• _TASK BRIEF_
Below you will find a set of lines. Repeat them all exactly.

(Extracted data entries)
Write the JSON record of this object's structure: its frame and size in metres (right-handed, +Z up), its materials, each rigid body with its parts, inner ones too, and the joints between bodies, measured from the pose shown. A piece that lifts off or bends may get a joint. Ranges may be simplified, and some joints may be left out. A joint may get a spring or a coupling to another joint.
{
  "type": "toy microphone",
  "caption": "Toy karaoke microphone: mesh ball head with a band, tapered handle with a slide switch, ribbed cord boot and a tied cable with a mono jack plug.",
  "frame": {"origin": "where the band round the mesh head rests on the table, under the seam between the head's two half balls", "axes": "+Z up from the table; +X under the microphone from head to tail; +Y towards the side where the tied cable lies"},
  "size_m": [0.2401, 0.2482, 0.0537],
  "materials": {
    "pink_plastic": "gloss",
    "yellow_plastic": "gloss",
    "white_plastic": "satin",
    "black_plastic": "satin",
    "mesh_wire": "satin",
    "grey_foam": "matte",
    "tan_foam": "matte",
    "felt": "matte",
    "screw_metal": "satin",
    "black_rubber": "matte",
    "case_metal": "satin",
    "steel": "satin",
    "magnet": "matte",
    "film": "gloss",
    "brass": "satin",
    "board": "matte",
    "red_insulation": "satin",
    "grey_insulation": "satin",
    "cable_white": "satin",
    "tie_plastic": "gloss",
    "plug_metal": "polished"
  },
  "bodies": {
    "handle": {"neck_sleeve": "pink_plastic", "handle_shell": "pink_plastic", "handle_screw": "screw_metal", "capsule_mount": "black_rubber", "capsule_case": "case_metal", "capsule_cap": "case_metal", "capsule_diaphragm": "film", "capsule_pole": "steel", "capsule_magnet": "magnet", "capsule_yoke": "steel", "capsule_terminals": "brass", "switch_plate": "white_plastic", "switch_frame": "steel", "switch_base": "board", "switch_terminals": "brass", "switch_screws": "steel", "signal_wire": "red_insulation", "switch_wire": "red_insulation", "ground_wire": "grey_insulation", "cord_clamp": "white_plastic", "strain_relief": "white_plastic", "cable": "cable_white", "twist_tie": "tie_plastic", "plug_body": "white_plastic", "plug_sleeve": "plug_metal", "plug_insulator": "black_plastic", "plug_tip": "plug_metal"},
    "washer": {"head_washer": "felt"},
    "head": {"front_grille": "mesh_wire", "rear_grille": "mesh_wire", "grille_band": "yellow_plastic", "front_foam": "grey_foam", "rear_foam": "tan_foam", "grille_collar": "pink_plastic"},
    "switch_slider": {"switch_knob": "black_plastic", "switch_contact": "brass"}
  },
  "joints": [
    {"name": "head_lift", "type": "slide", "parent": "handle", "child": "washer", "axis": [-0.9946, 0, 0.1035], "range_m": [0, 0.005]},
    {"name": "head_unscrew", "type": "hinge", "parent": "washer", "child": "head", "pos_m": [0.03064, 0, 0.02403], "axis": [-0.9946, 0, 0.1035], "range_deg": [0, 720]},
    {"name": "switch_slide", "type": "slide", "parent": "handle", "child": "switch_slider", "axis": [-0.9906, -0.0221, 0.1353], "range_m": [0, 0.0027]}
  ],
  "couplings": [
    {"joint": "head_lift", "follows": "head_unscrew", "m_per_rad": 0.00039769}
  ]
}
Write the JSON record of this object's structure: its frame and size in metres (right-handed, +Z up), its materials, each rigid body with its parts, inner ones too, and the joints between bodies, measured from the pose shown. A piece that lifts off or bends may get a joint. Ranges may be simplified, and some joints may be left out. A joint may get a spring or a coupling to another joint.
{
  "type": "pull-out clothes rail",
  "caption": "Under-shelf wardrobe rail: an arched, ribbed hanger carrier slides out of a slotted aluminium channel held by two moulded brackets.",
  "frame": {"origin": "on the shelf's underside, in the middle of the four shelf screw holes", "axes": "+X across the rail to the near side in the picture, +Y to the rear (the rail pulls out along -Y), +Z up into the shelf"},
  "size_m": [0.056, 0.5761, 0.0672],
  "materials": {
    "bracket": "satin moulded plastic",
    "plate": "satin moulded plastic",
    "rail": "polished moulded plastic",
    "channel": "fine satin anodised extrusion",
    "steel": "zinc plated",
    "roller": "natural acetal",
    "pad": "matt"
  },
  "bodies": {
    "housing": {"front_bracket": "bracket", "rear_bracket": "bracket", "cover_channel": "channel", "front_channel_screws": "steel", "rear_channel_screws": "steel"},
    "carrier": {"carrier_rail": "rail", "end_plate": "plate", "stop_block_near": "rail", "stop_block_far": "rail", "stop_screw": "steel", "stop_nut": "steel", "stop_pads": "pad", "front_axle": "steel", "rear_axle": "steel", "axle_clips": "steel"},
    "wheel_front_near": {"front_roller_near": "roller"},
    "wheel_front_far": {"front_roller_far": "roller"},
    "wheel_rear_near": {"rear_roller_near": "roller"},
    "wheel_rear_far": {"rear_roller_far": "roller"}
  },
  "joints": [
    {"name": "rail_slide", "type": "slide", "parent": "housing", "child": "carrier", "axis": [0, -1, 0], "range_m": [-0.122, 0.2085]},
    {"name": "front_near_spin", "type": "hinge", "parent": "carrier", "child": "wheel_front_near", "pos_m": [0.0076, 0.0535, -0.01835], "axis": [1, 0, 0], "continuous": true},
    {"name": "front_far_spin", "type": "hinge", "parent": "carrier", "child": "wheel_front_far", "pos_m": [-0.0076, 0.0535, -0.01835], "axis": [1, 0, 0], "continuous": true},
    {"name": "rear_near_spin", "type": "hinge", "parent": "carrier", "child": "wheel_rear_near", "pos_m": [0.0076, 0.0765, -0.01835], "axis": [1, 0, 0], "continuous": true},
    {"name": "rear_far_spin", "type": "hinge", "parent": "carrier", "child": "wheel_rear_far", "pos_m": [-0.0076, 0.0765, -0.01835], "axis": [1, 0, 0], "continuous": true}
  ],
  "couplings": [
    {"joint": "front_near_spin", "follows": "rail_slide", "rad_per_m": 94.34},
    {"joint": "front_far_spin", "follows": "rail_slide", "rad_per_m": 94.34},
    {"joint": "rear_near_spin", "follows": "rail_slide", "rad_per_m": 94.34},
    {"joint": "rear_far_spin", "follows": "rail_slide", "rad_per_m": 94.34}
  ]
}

• _ANSWER IN FULL_
Write the JSON record of this object's structure: its frame and size in metres (right-handed, +Z up), its materials, each rigid body with its parts, inner ones too, and the joints between bodies, measured from the pose shown. A piece that lifts off or bends may get a joint. Ranges may be simplified, and some joints may be left out. A joint may get a spring or a coupling to another joint.
{
  "type": "toy microphone",
  "caption": "Toy karaoke microphone: mesh ball head with a band, tapered handle with a slide switch, ribbed cord boot and a tied cable with a mono jack plug.",
  "frame": {"origin": "where the band round the mesh head rests on the table, under the seam between the head's two half balls", "axes": "+Z up from the table; +X under the microphone from head to tail; +Y towards the side where the tied cable lies"},
  "size_m": [0.2401, 0.2482, 0.0537],
  "materials": {
    "pink_plastic": "gloss",
    "yellow_plastic": "gloss",
    "white_plastic": "satin",
    "black_plastic": "satin",
    "mesh_wire": "satin",
    "grey_foam": "matte",
    "tan_foam": "matte",
    "felt": "matte",
    "screw_metal": "satin",
    "black_rubber": "matte",
    "case_metal": "satin",
    "steel": "satin",
    "magnet": "matte",
    "film": "gloss",
    "brass": "satin",
    "board": "matte",
    "red_insulation": "satin",
    "grey_insulation": "satin",
    "cable_white": "satin",
    "tie_plastic": "gloss",
    "plug_metal": "polished"
  },
  "bodies": {
    "handle": {"neck_sleeve": "pink_plastic", "handle_shell": "pink_plastic", "handle_screw": "screw_metal", "capsule_mount": "black_rubber", "capsule_case": "case_metal", "capsule_cap": "case_metal", "capsule_diaphragm": "film", "capsule_pole": "steel", "capsule_magnet": "magnet", "capsule_yoke": "steel", "capsule_terminals": "brass", "switch_plate": "white_plastic", "switch_frame": "steel", "switch_base": "board", "switch_terminals": "brass", "switch_screws": "steel", "signal_wire": "red_insulation", "switch_wire": "red_insulation", "ground_wire": "grey_insulation", "cord_clamp": "white_plastic", "strain_relief": "white_plastic", "cable": "cable_white", "twist_tie": "tie_plastic", "plug_body": "white_plastic", "plug_sleeve": "plug_metal", "plug_insulator": "black_plastic", "plug_tip": "plug_metal"},
    "washer": {"head_washer": "felt"},
    "head": {"front_grille": "mesh_wire", "rear_grille": "mesh_wire", "grille_band": "yellow_plastic", "front_foam": "grey_foam", "rear_foam": "tan_foam", "grille_collar": "pink_plastic"},
    "switch_slider": {"switch_knob": "black_plastic", "switch_contact": "brass"}
  },
  "joints": [
    {"name": "head_lift", "type": "slide", "parent": "handle", "child": "washer", "axis": [-0.9946, 0, 0.1035], "range_m": [0, 0.005]},
    {"name": "head_unscrew", "type": "hinge", "parent": "washer", "child": "head", "pos_m": [0.03064, 0, 0.02403], "axis": [-0.9946, 0, 0.1035], "range_deg": [0, 720]},
    {"name": "switch_slide", "type": "slide", "parent": "handle", "child": "switch_slider", "axis": [-0.9906, -0.0221, 0.1353], "range_m": [0, 0.0027]}
  ],
  "couplings": [
    {"joint": "head_lift", "follows": "head_unscrew", "m_per_rad": 0.00039769}
  ]
}
Write the JSON record of this object's structure: its frame and size in metres (right-handed, +Z up), its materials, each rigid body with its parts, inner ones too, and the joints between bodies, measured from the pose shown. A piece that lifts off or bends may get a joint. Ranges may be simplified, and some joints may be left out. A joint may get a spring or a coupling to another joint.
{
  "type": "pull-out clothes rail",
  "caption": "Under-shelf wardrobe rail: an arched, ribbed hanger carrier slides out of a slotted aluminium channel held by two moulded brackets.",
  "frame": {"origin": "on the shelf's underside, in the middle of the four shelf screw holes", "axes": "+X across the rail to the near side in the picture, +Y to the rear (the rail pulls out along -Y), +Z up into the shelf"},
  "size_m": [0.056, 0.5761, 0.0672],
  "materials": {
    "bracket": "satin moulded plastic",
    "plate": "satin moulded plastic",
    "rail": "polished moulded plastic",
    "channel": "fine satin anodised extrusion",
    "steel": "zinc plated",
    "roller": "natural acetal",
    "pad": "matt"
  },
  "bodies": {
    "housing": {"front_bracket": "bracket", "rear_bracket": "bracket", "cover_channel": "channel", "front_channel_screws": "steel", "rear_channel_screws": "steel"},
    "carrier": {"carrier_rail": "rail", "end_plate": "plate", "stop_block_near": "rail", "stop_block_far": "rail", "stop_screw": "steel", "stop_nut": "steel", "stop_pads": "pad", "front_axle": "steel", "rear_axle": "steel", "axle_clips": "steel"},
    "wheel_front_near": {"front_roller_near": "roller"},
    "wheel_front_far": {"front_roller_far": "roller"},
    "wheel_rear_near": {"rear_roller_near": "roller"},
    "wheel_rear_far": {"rear_roller_far": "roller"}
  },
  "joints": [
    {"name": "rail_slide", "type": "slide", "parent": "housing", "child": "carrier", "axis": [0, -1, 0], "range_m": [-0.122, 0.2085]},
    {"name": "front_near_spin", "type": "hinge", "parent": "carrier", "child": "wheel_front_near", "pos_m": [0.0076, 0.0535, -0.01835], "axis": [1, 0, 0], "continuous": true},
    {"name": "front_far_spin", "type": "hinge", "parent": "carrier", "child": "wheel_front_far", "pos_m": [-0.0076, 0.0535, -0.01835], "axis": [1, 0, 0], "continuous": true},
    {"name": "rear_near_spin", "type": "hinge", "parent": "carrier", "child": "wheel_rear_near", "pos_m": [0.0076, 0.0765, -0.01835], "axis": [1, 0, 0], "continuous": true},
    {"name": "rear_far_spin", "type": "hinge", "parent": "carrier", "child": "wheel_rear_far", "pos_m": [-0.0076, 0.0765, -0.01835], "axis": [1, 0, 0], "continuous": true}
  ],
  "couplings": [
    {"joint": "front_near_spin", "follows": "rail_slide", "rad_per_m": 94.34},
    {"joint": "front_far_spin", "follows": "rail_slide", "rad_per_m": 94.34},
    {"joint": "rear_near_spin", "follows": "rail_slide", "rad_per_m": 94.34},
    {"joint": "rear_far_spin", "follows": "rail_slide", "rad_per_m": 94.34}
  ]
}